In case anyone was wondering "Why travel all the way to Vermont just to shoot a trailer?" I proffer the following:
I had never been to Vermont before, but quickly decided that it's a lot like Ireland: overwhelmingly green, with contours to die for, one of those places where you could pretty much close your eyes, point a camera at random, and get a good picture. The above was taken when I had no time to do anything but point and click, yet it looks like a postcard. Too damn easy. And if the point is to make something with visual oomph, well, this particular property in gorgeous Vermont does half our work for us.

(And besides--the people in town were unfailingly pleasant, and the food was beyond-belief-good. I was working like crazy and still gained four pounds in four days.)

After flying a red-eye, and driving up from Boston (loads of fun to be in Boston again, no matter how briefly), and checking into the hotel, we got off our first shot right at magic hour. A jib-arm shot that floated above a fence to reveal the teahouse, framed in Maxfield Parrish lighting (in fact, Parrish worked in New Hampshire, just next door, so no wonder). Here we've got actors Jennifer Ann Evans and David Goryl doing their thing, while director Marc Rosenbush and DP Chris Gosch do theirs. Me, I had just made the strange Blair Witch-thing, just visible beyond the camera, that was meant to disguise an electrical outlet that would have marred the beauty of the shot. We were supposed to have cloudy weather, with a too-high chance of rain; instead we walked into a painting and shot some film of it. Not bad.

The weather held all through the next day, during which we got the tricky shots: the ones that will require special effects, and compositing and green screens and so forth. There were the beautiful scenes at the teahouse, and at the mini-Stonehenge only a few yards away, and as were working on the last of the tricky effects shots, something blew the power main and we lost power, just as the sun was setting. The next day, it rained. Then rained some more. Then rained harder.

Which is, of course, why everything is so green up there in green green Vermont. We got some interior shots, then started improvising, then kinda had to give up for a while. Went back to the hotel and everyone got a nap for a few hours, till sunset, when the rain finally stopped--and we grabbed a shot at the swimming pond behind the hotel instead of dashing back to the property to get what would have been a nearly identical shot. (Like I said: point a camera practically anywhere in Vermont and you're gonna get something good.)

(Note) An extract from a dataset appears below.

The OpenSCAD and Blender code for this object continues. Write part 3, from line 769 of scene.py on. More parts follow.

In the end, we didn't get everything we wanted--but the question remains, did we get everything we needed? Yeah, I think maybe we did. The trailer will be less of a linear storyline and more a progression of interesting images, but that's fine, that's what most trailers are anyway. Now if only we had gotten footage of the time David got attacked by a giant badger...

Sunday, July 15, 2007

Travelating

The idea is, make a trailer that looks like the next movie we want to make, and it becomes easier to make investors say "Hey, I want to see that movie!" so that we can, in fact, shoot the real thing. Film being, after all, a visual medium. Would you rather see a business plan or three minutes of footage?

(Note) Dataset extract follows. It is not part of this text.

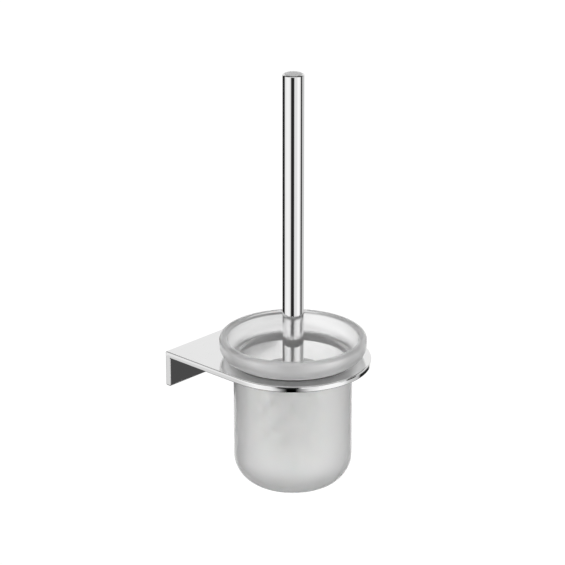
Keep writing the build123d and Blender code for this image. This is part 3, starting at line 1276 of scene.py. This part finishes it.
@dataclass
class Studio:
    """A white studio: pale floor, camera, soft light and surround."""

    cup_axis: Vector
    plate_top: float
    azimuth: float = -46.9
    heading: float = -46.67
    pitch: float = 21.14
    distance: float = 2.200
    height: float = 0.9172
    lens: float = 180.46
    clip_end: float = 100.0
    floor_size: float = 60.0
    floor_drop: float = 0.45
    floor_grey: float = 0.02
    flag_glow: float = 0.07
    flag_box: tuple[Vector, Vector] = (Vector((-0.056, -0.021, -0.034)), Vector((0.03, -0.021, 0.008)))
    softbox: tuple[Vector, float, float] = (Vector((-0.5, -0.9, 2.0)), 1.6, 14.0)
    fill: tuple[Vector, float, float] = (Vector((-1.5, -1.6, 0.35)), 1.2, 17.0)

    def camera(self) -> None:
        """Set the camera above and to the left of the holder, looking down at it."""
        data = bpy.data.cameras.new("camera")
        data.lens = self.lens
        data.clip_end = self.clip_end
        camera = bpy.data.objects.new("camera", data)
        turn = math.radians(self.azimuth)
        camera.location = self.cup_axis + Vector(
            (self.distance * math.sin(turn), -self.distance * math.cos(turn), self.plate_top + self.height))
        camera.rotation_euler = (math.radians(90 - self.pitch), 0.0, math.radians(self.heading))
        bpy.context.scene.collection.objects.link(camera)
        bpy.context.scene.camera = camera

    def floor(self) -> None:
        """Lay a wide pale floor below the cup."""
        deselect_all()
        level = CAD_BOX[0][2] - self.floor_drop
        bpy.ops.mesh.primitive_plane_add(size=self.floor_size, location=(0.0, 0.0, level))
        floor = new_piece("studio_floor")
        recipe = Recipe("studio_white")
        recipe.set(Base_Color=grey(self.floor_grey), Roughness=1.0, Emission_Color=grey(1.0),
                   Emission_Strength=1.0)
        dress(floor, recipe.material)
        floor.visible_glossy = False
        floor.visible_transmission = False

    def flag(self) -> None:
        """Hang a dark card below the plate that only reflections see, so the flange reads as deep chrome."""
        low, high = self.flag_box
        middle = (low + high) / 2
        deselect_all()
        bpy.ops.mesh.primitive_plane_add(size=1.0, location=middle, rotation=(math.radians(90), 0.0, 0.0))
        bpy.context.active_object.scale = (high.x - low.x, high.z - low.z, 1.0)
        card = new_piece("studio_flag")
        recipe = Recipe("studio_black")
        recipe.set(Base_Color=grey(0.0), Specular_IOR_Level=0.0, Emission_Color=grey(self.flag_glow),
                   Emission_Strength=1.0)
        dress(card, recipe.material)
        card.visible_camera = False
        card.visible_diffuse = False
        card.visible_transmission = False
        card.visible_shadow = False

    def light(self, name: str, place: Vector, size: float, energy: float) -> None:
        """Hang a round soft light that points at the cup and shows in no reflection.

        Args:
            name: its name.
            place: where it hangs.
            size: its width.
            energy: its power in watts.
        """
        data = bpy.data.lights.new(name, "AREA")
        data.shape = "DISK"
        data.size = size
        data.energy = energy
        light = bpy.data.objects.new(name, data)
        light.location = place
        light.rotation_euler = (self.cup_axis - place).to_track_quat("-Z", "Y").to_euler()
        light.visible_glossy = False
        light.visible_transmission = False
        bpy.context.scene.collection.objects.link(light)

    def build(self) -> None:
        """Set up the whole studio."""
        self.camera()
        self.floor()
        self.flag()
        Surround(self.azimuth).build()
        self.light("softbox", *self.softbox)
        self.light("fill", *self.fill)
        bpy.context.scene.view_settings.view_transform = "Standard"


def main() -> None:
    """Build the studio and every sub-assembly in order."""
    logging.basicConfig(level=logging.INFO, format="%(name)s: %(message)s")
    cup_low, cup_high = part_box("glass_cup")
    cup_axis = Vector((0.0, (cup_low.y + cup_high.y) / 2, 0.0))
    plate_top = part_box("holder_bracket")[1].z
    Studio(cup_axis, plate_top).build()

    lathe = Turning(cup_axis)
    chrome = MirrorChrome().material()
    zinc = ZincSteel().material()
    # The seat ring is near-black as painted shade: the dark line where the cup sits in the bracket, not the
    # ring's own pale colour.
    seat_painted_shade = MouldedPlastic("seat_plastic_painted_shade", grey(0.07), grey(0.1)).material()
    black = MouldedPlastic("black_plastic", grey(0.02), grey(0.035)).material()
    rubber = MouldedPlastic("black_rubber", grey(0.012), grey(0.02), roughness=(0.6, 0.75)).material()
    # The cover's grey is partly its own pale grey plastic and partly painted shade of its place deep inside
    # the cup.
    cover_grey_and_painted_shade = MouldedPlastic("cover_plastic_grey_and_painted_shade", grey(0.5), grey(0.55)).material()
    core_white = MouldedPlastic("white_plastic", grey(0.78), grey(0.84)).material()

    Bracket(chrome, zinc).build()
    CupSeat(lathe, seat_painted_shade).build()
    GlassCup(lathe, SatinGlass().material()).build()
    Handle(lathe, chrome, SatinSteel().material(), zinc, black, rubber).build()
    BrushHead(lathe, cover_grey_and_painted_shade, core_white, NylonBristle().material(), TurnedBrass().material()).build()


if __name__ == "__main__":
    main()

That's why we're flying to Vermont tonight. A bunch of actors, some minimal crew, and an astonishing amount of checked baggage. We'll shoot for just a few days, be back by Friday, and then I get some real mileage out of Final Cut Pro.

And what have I been up to in the meantime? Well, getting ready for this, obviously, but also: finishing a treatment for a new screenplay, revising the City of Truth screenplay with Marc (incorporating a wealth of great feedback from several sources), defining the mission statement and purpose of Lightwheel Entertainment, and, happiest of all, rediscovering Thereby.

I posted an excerpt from Thereby Hangs a Tale a long while back, but hadn't actually read it in a time much longer than that. (The book itself has been basically finished for years--long enough that there is stuff in there about two towers being destroyed, collapsing with people in them, that most definitely predates Sept. 11th, and consequently becomes a bit of a problem--do you change the novel because it is, accidentally, too close to something real in a way that would be distracting? Unfortunately, the fall of my towers is so deeply integrated into the story itself that that would be pretty much impossible, so all I can do is have one of my characters, from the "real" world rather than the unnamed someplace where most of the novel happens, comment on the freakish coincidence.)

But since my friend Buffie was visiting, I happened to mention the novel to her one day, and realized I'd never actually shown it to her. So I pulled up the file, started reading, and had that happiest of discoveries: after a great deal of time, not only do I still like the book, I absolutely love it. So I zoomed through a touch-ups rewrite, happy to find that it was already in very good shape, and after getting some comments from people I will start working on finding exactly the right agent--someone who'll love it as much as I do.

Being in L.A. had kinda convinced me that Thereby was just too weird to ever sell, that's exactly why it sat for so long, unseen and unloved. But as soon as I started reading it again I realized, Hell no, it's not that weird at all, all it needs is the right agent and the right editor and the right marketing campaign, and I think people will go a little crazy over it.

But enough for now. Now, I have to pick up a fish-eye lens and then finish packing before a red-eye to Vermont. If there's an internet connection (we already know our cellphones will be just about useless) I'll try to check in from the road.